L’accès à la transition pour les ménages dépend également de paramètres qui peuvent différer en fonction de la localisation des ménages. Côté rénovation, cela dépend notamment de la disponibilité d’artisans qualifiés et d’accompagnateurs pour les ménages. À l’heure actuelle, le nombre d’artisans total semble suffisant mais des tensions sont possibles au niveau local. Côté mobilité électrique, il y a besoin de bornes de recharge accessibles au public : leur nombre augmente, mais moins vite que celui des véhicules électriques en circulation, et le ratio du nombre de véhicules en circulation par borne varie d’un endroit à l’autre.

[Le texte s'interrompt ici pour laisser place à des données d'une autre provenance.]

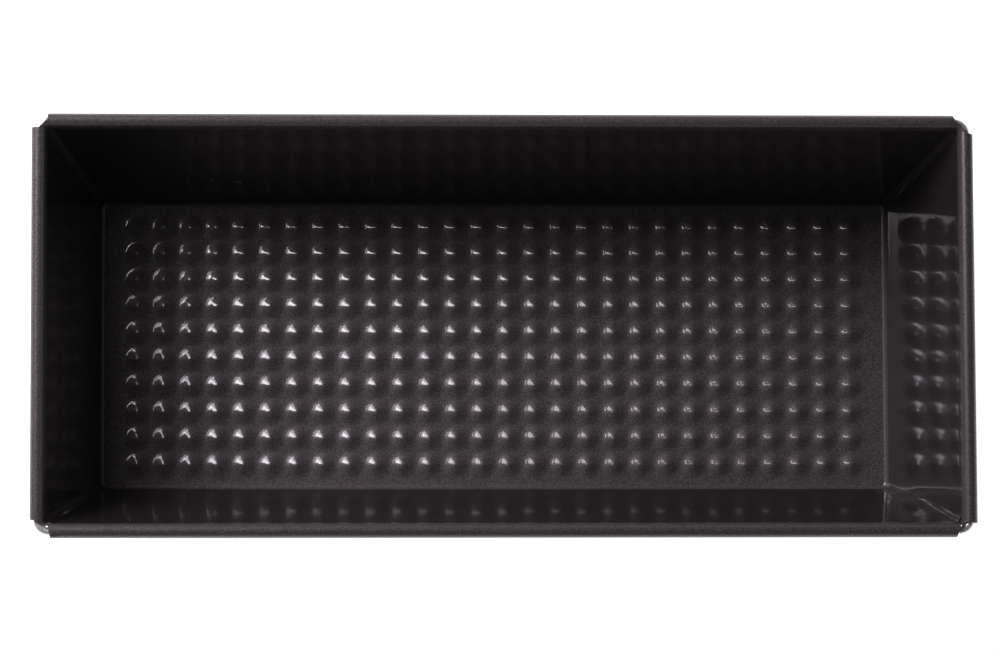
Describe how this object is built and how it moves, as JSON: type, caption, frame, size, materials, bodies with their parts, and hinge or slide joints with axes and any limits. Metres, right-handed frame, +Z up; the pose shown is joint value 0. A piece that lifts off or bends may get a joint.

5. Des données manquent encore pour faire une évaluation exhaustive
Des données manquent à plusieurs niveaux pour évaluer de manière fine les conditions d’accès à la transition pour les ménages. Premièrement, aucune vision d’ensemble des dispositifs d’aides locaux n’est disponible, que ce soit sur e nombre de collectivités qui distribuent des aides à la rénovation ou à la mobilité, le nombre de ménages concernés, les montants des aides, les critères d’éligibilité ou encore les bénéficiaires effectifs.
Deuxièmement, seules des données partielles existent sur les bénéficiaires des différents dispositifs au niveau national. Des informations sont rendues publiques sur les bénéficiaires de certains dispositifs (la prime à la conversion, les aides de l’Anah – même si une catégorisation plus fine des bénéficiaires serait intéressante dans ce dernier cas), mais très peu sur d’autres (le bonus), voire pas du tout (la TVA à taux réduit, les CEE).
Enfin, nous n’avons pas trouvé d’indicateur de la qualité d’accès aux services via les transports en commun au niveau national.